There is also a cognitive cost. Research in psycholinguistics suggests that moderate ambiguity and inferential demand enhance comprehension and retention. When readers must work slightly harder to connect ideas, they engage more deeply with the material. Over-signaled prose, like overly scaffolded learning tasks, can actually reduce cognitive engagement by removing the productive struggle that consolidates understanding.
For language learners aiming at C1 or C2 proficiency, the task involves unlearning some of what standardized tests reward. It means recognizing that "In conclusion" is not always necessary if the concluding nature of a paragraph is evident from its content. It means experimenting with sentence juxtaposition, allowing semantic relationships to emerge from proximity rather than announcement. It means developing the confidence to assume an intelligent reader who does not need every interpretive step laid out.
This shift requires exposure to writing that exemplifies nuanced cohesion – essays, journalism, and literature where ideas flow without constant signposting. It also benefits from activities that disrupt formulaic thinking, forcing learners to construct coherence through conceptual rather than lexical means. The Grandomastery framework (https://grandomastery.com), by emphasizing bisociation and integrative thinking, creates conditions where learners cannot fall back on stock transitions. When asked to connect unrelated abstractions or build narratives from randomized prompts, they must rely on semantic ingenuity rather than mechanical linking.

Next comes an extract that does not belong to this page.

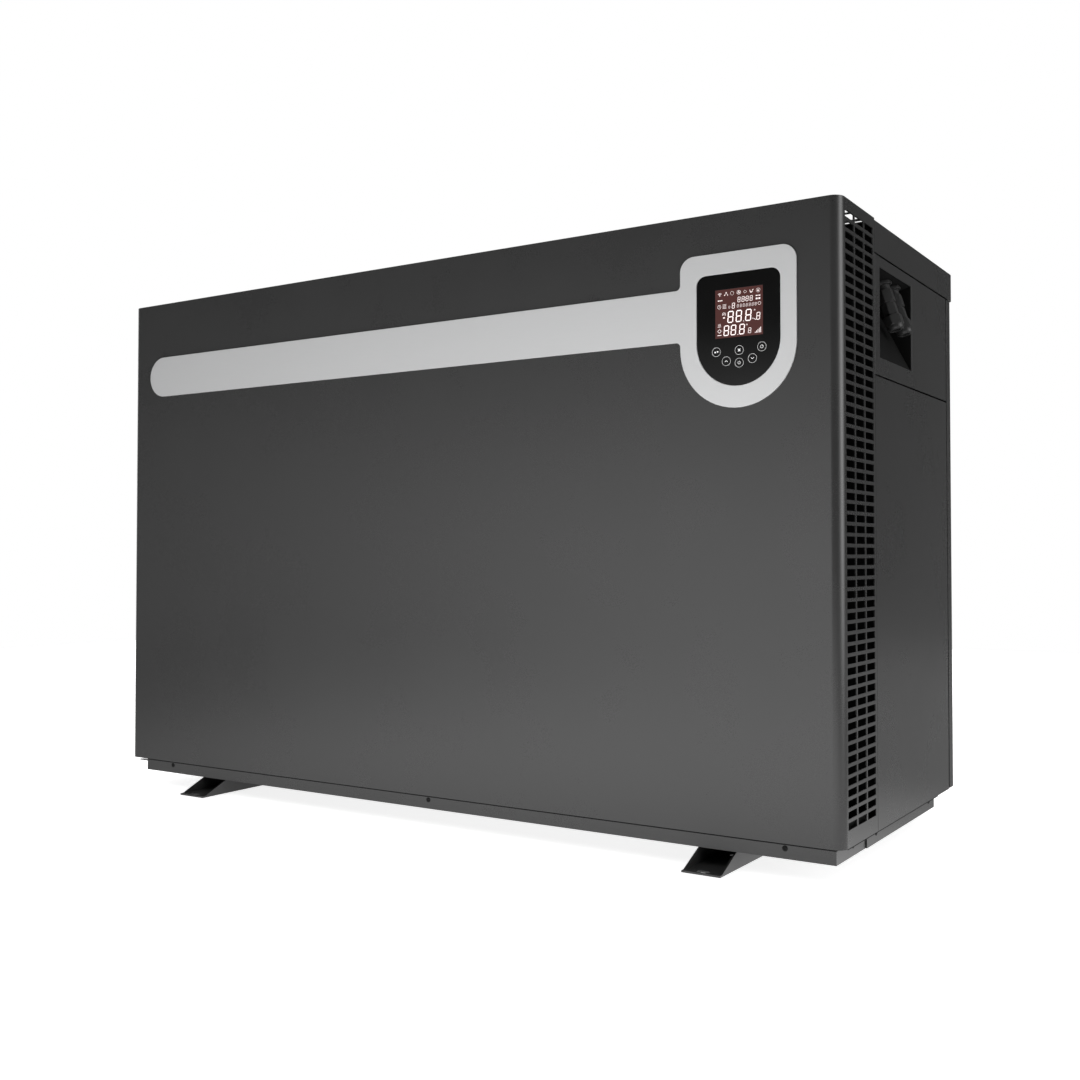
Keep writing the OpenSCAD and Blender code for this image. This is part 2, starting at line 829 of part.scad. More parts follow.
// The four screws that hold the motor to its bracket.
module motor_screw_places() {
    circle_r = 54;
    for (a = [45 : 90 : 315])
        translate([fan_x + circle_r * cos(a), 0, fan_z + circle_r * sin(a)]) children();
}

module fan_motor() {
    color(STEEL) difference() {
        union() {
            along_y(fan_x, fan_z, motor_r, motor_y0, motor_y1 - 10);
            along_y(fan_x, fan_z, motor_r + 6, motor_y1 - 14, motor_y1);
            along_y(fan_x, fan_z, 20, motor_y0 - 6, motor_y0 + 1);
        }
        along_y(fan_x, fan_z, shaft_r + 0.05, motor_y0 - 7, motor_y0 + 26);
        along_y(fan_x, fan_z, 30, motor_y0 + 14, motor_y1 - 14);
        motor_screw_places() along_y(0, 0, 2.5, motor_y1 - 30, motor_y1 + 1);
    }
}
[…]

The ultimate goal is not to eliminate cohesive devices but to develop register awareness – the ability to modulate explicitness based on context. A legal brief may warrant heavy use of "Furthermore" and "In contrast" because precision and clarity are paramount. A personal essay or creative piece may thrive on subtler connections. Advanced language users command this range. They understand that writing for clarity is not the same as writing that assumes reader incompetence.
As AI continues shaping how people encounter and produce English, these distinctions will matter more, not less. The ability to write with economy, to trust readers to follow unstated connections, to vary textual strategies based on rhetorical purpose – these are markers of linguistic maturity that no amount of cohesive device deployment can substitute. For learners and educators alike, the challenge is recognizing when AI's default mode serves as a useful scaffold and when it becomes a constraint that must be transcended.
The language you develop in dialogue with AI may be functional, but functionality alone does not equal sophistication. True fluency includes knowing when to let ideas speak for themselves, when to withhold the obvious transition, when to trust that meaning will emerge from juxtaposition rather than announcement. This is the kind of linguistic judgment that separates competent communication from compelling prose – and it is precisely what gets lost when every sentence relationship comes pre-explained, courtesy of an algorithm trained on test essays rather than the full range of human expression.